╭──

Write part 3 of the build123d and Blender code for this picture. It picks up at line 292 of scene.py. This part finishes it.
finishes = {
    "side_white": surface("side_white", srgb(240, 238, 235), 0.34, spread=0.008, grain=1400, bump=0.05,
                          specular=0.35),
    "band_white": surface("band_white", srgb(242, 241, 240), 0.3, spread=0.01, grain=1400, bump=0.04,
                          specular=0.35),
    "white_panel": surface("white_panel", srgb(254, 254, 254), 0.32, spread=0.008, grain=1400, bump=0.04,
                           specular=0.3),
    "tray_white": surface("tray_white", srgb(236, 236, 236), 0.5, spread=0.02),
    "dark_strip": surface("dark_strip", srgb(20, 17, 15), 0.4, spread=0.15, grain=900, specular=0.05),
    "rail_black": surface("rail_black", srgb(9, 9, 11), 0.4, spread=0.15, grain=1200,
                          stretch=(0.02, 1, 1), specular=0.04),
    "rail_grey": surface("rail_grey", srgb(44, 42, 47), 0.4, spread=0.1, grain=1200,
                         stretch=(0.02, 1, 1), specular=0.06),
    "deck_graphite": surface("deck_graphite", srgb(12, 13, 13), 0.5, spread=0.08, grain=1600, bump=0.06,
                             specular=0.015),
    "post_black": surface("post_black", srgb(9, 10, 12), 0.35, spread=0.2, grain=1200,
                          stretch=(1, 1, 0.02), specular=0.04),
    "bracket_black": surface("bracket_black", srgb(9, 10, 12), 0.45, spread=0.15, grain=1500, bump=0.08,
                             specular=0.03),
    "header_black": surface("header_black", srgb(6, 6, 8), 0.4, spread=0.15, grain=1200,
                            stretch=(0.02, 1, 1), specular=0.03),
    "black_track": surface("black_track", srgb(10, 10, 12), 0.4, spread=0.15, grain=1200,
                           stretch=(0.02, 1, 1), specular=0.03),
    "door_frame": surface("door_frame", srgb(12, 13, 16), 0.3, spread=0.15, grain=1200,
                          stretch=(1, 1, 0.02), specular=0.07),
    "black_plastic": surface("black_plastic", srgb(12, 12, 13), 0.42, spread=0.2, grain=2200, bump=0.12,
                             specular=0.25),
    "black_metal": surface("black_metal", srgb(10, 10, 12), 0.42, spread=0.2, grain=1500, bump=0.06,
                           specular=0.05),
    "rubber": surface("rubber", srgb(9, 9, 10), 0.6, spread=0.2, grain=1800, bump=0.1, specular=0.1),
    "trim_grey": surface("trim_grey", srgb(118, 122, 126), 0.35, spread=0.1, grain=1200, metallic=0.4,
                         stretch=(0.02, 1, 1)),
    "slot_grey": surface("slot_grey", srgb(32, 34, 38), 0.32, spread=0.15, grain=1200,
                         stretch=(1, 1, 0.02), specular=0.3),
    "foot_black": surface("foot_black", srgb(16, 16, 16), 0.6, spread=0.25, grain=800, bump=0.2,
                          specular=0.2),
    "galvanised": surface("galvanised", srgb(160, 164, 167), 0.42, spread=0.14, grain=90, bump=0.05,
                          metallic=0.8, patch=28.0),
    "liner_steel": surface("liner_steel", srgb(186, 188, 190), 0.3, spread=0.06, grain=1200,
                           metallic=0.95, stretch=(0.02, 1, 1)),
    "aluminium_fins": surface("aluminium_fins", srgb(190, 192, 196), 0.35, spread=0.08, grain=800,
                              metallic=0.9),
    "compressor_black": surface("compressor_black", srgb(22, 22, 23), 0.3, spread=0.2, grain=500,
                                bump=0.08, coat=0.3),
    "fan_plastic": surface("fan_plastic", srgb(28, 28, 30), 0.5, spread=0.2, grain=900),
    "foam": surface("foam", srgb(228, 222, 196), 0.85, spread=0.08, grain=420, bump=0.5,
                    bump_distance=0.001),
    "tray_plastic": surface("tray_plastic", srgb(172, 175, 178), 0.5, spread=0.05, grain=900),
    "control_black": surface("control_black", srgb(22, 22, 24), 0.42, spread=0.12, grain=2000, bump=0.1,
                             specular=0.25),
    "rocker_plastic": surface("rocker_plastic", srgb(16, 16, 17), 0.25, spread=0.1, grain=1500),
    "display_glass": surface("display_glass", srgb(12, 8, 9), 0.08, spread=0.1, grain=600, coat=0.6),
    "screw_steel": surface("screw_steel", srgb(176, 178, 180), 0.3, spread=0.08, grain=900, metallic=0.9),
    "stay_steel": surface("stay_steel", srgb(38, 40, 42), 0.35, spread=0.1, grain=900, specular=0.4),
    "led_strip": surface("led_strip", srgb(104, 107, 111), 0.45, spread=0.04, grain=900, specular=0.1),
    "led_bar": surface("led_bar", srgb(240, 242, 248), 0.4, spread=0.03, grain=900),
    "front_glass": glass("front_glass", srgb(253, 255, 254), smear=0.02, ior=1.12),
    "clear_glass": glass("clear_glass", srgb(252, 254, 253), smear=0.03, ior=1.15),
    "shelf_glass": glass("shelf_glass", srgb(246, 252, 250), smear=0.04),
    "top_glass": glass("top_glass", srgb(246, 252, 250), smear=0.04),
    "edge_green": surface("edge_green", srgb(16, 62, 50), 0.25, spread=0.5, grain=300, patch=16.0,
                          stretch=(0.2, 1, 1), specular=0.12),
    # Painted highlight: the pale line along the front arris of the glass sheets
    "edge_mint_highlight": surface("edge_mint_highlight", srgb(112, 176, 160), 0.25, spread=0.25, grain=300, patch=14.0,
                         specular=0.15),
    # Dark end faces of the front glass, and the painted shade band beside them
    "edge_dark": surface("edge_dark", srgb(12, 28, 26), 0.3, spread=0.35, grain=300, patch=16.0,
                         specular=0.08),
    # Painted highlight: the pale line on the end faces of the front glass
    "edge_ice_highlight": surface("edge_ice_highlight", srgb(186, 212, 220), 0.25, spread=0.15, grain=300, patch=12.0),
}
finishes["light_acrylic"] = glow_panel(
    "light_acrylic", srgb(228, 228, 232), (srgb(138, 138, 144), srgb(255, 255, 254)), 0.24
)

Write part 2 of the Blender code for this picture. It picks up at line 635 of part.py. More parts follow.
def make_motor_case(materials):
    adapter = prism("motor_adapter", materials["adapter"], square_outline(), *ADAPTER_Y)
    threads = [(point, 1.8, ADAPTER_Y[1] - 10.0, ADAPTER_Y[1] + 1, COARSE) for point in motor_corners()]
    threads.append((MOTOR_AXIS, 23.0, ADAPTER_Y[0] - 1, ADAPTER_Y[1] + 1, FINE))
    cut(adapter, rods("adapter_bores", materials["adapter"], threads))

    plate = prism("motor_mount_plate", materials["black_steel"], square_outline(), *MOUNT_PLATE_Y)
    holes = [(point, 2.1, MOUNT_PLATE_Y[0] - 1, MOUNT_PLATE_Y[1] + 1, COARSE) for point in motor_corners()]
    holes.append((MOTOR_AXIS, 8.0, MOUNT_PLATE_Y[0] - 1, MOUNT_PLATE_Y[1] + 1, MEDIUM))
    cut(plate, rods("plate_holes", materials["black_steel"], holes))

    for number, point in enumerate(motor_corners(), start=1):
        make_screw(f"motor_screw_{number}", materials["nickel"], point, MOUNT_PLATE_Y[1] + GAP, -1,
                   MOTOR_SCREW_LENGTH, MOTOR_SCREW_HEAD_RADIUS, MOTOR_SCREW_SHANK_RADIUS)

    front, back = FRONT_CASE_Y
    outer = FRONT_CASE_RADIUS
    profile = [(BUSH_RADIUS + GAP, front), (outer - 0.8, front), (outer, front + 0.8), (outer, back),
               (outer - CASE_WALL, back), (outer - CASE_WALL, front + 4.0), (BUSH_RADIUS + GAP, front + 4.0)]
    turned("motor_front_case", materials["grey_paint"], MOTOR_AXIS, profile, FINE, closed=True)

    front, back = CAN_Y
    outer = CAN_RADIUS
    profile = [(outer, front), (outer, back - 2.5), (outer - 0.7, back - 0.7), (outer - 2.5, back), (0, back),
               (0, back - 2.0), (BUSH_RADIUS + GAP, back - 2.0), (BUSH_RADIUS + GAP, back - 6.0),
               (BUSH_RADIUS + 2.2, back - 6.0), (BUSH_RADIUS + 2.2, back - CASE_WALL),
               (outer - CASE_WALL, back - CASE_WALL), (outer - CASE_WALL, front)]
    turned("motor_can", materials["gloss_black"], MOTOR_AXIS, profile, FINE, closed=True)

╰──

Of the lines in the material above, state how many contain the string "code"; give no other text.

■ REPLY: 2